Synthesis of porous nitrogen-doped graphene decorated by γ-Fe2O3 nanorings for enhancing microwave absorbing performance

Abstract

Excellent wave absorbers are key materials for reducing electromagnetic radiation pollution. In this work, novel γ-Fe2O3 nanoring/porous nitrogen-doped graphene (γ-Fe2O3 NR/PNG) composites with varying mass ratios were successfully synthesized as lightweight absorbers using a two-step solvothermal method in combination with a partial reduction process. The diameter of the uniform γ-Fe2O3 NRs is approximately 150 nm with a shell thickness of approximately 50 nm. The uniform γ-Fe2O3 NRs are dispersed onto PNG sheets.

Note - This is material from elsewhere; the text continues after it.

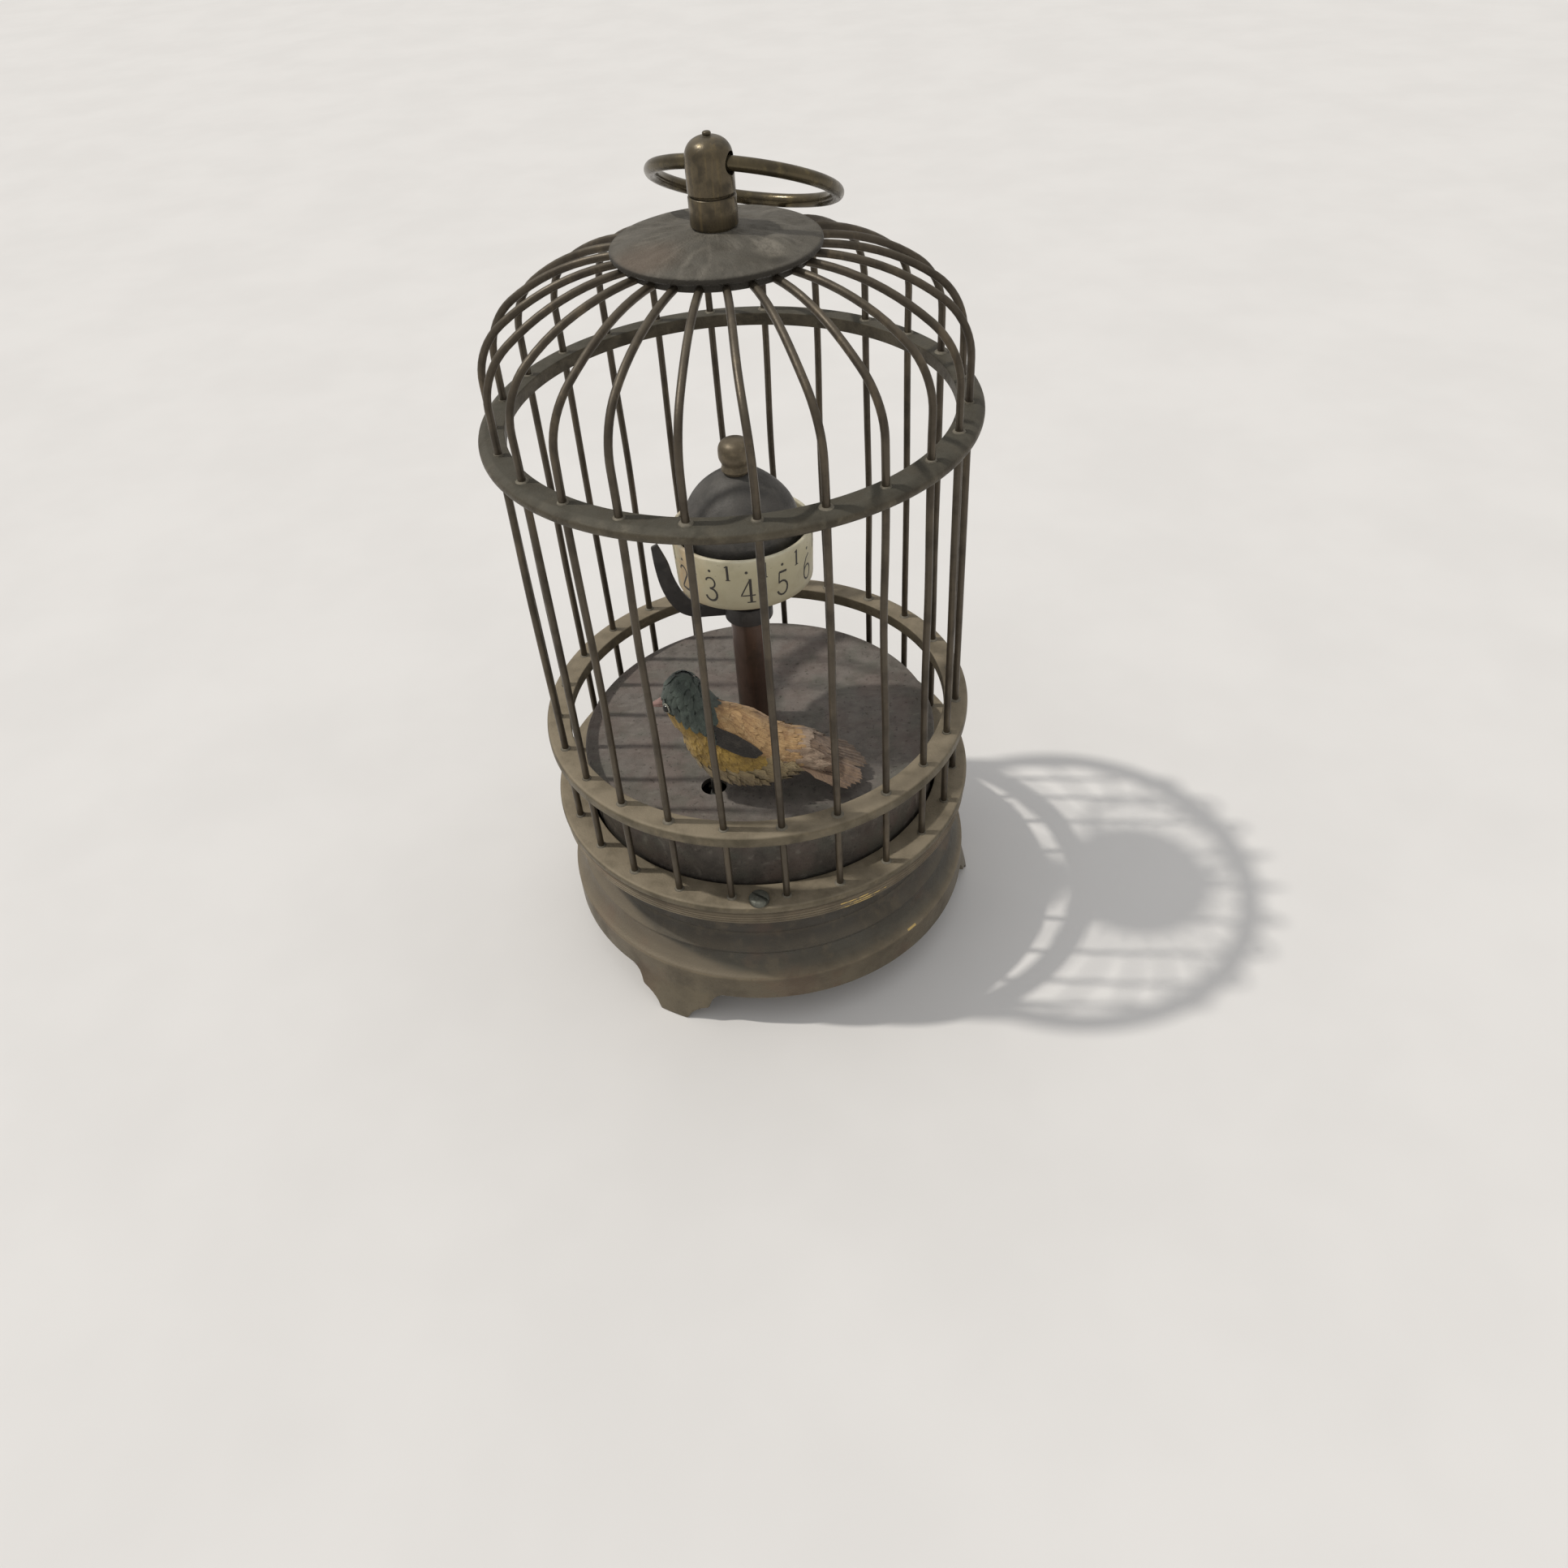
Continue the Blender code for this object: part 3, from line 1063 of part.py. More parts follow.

Compared with pure γ-Fe2O3 NRs and PNG, all γ-Fe2O3 NR/PNG composites exhibit better microwave absorbing performance, among which a γ-Fe2O3 NR/PNG composite with a 4:1 mass ratio of γ-Fe2O3 NR:PNG shows the best absorption over a broad bandwidth for its special nanoring and porous structure and excellent impedance matching. The minimum reflection loss (RLmin) reaches −40.18 dB at 7.80 GHz with a thickness of 2.5 mm; the absorption bandwidth (RL < −10 dB) is 3.41 GHz. Moreover, the composite also reveals a good absorption for microwaves in the low frequency range. At 3.38 GHz, RLmin reaches −32.69 dB with a thickness of 5.5 mm. This work provides guidance for designing absorbers that are lightweight, wideband with strong absorption.